Aim of the exercise:
Among the lines of this listing, determine how many contain the string "materials". Answer with the number only.

Information supplied:
══════════════════════════════

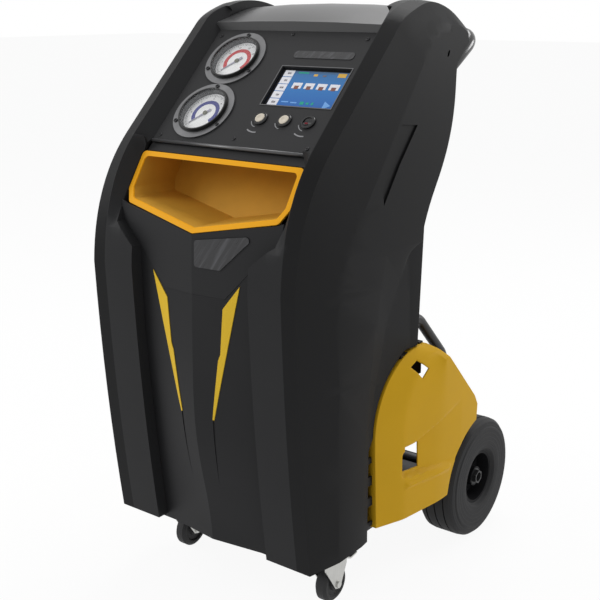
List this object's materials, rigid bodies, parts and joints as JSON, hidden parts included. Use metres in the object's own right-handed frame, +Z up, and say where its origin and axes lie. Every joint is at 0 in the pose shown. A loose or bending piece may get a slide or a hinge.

══════════════════════════════

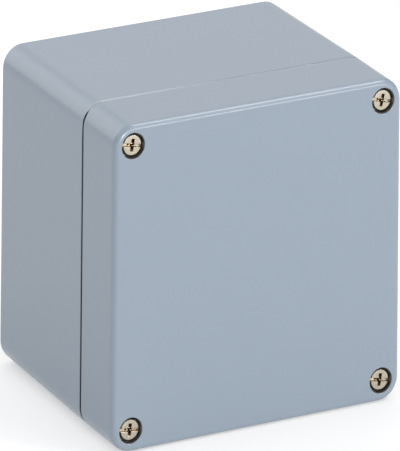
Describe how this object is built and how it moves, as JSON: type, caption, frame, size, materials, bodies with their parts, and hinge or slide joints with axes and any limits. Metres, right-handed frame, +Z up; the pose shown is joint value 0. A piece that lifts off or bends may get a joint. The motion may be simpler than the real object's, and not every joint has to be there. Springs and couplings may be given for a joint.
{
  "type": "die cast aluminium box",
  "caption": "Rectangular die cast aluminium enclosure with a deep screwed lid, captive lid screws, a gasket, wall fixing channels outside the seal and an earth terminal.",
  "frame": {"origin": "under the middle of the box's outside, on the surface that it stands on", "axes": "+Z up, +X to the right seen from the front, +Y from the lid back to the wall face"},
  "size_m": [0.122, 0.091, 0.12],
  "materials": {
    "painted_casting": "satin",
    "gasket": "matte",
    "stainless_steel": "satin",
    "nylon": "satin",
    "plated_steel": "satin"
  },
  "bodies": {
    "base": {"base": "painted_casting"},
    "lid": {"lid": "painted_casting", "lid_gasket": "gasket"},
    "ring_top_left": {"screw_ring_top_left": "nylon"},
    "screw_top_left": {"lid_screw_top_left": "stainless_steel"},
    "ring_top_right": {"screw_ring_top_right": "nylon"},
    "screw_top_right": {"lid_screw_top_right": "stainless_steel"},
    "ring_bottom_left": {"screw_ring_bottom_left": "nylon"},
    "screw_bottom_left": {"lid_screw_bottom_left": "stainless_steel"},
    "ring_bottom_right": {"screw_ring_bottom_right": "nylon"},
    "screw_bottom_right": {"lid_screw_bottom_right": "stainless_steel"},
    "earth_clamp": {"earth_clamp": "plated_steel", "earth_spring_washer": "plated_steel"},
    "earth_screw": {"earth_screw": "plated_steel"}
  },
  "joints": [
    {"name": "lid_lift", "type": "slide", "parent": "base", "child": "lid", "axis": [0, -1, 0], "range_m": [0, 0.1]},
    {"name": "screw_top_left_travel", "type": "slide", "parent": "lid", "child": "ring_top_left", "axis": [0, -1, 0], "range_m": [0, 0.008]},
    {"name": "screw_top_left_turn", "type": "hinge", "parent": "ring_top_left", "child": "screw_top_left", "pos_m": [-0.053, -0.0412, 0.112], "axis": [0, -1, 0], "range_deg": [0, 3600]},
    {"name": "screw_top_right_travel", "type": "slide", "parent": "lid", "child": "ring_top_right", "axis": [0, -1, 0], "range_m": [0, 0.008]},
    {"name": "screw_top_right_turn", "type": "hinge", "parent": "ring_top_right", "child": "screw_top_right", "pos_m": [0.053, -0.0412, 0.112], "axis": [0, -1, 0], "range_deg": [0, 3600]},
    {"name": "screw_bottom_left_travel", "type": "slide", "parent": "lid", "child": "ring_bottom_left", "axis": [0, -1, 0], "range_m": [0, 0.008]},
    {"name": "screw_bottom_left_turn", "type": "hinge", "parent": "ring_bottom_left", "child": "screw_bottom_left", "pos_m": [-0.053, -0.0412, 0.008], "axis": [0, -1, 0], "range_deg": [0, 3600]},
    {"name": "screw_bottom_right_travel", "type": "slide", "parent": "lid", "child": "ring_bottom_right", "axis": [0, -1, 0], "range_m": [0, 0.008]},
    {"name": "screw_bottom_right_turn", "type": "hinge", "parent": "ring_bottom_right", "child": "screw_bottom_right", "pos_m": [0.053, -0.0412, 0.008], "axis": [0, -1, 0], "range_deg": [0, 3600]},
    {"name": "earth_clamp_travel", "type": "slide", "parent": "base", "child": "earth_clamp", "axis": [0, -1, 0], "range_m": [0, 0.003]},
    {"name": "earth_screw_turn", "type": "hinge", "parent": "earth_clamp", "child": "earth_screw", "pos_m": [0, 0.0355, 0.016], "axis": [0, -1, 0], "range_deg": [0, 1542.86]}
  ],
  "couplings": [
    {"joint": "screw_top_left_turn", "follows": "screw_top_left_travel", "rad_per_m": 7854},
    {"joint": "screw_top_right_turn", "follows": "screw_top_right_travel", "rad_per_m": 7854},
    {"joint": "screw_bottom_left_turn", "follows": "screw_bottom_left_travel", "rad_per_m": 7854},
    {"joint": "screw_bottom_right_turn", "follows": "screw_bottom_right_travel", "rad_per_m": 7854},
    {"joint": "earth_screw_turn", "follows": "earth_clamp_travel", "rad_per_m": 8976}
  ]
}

══════════════════════════════

Written reply:
3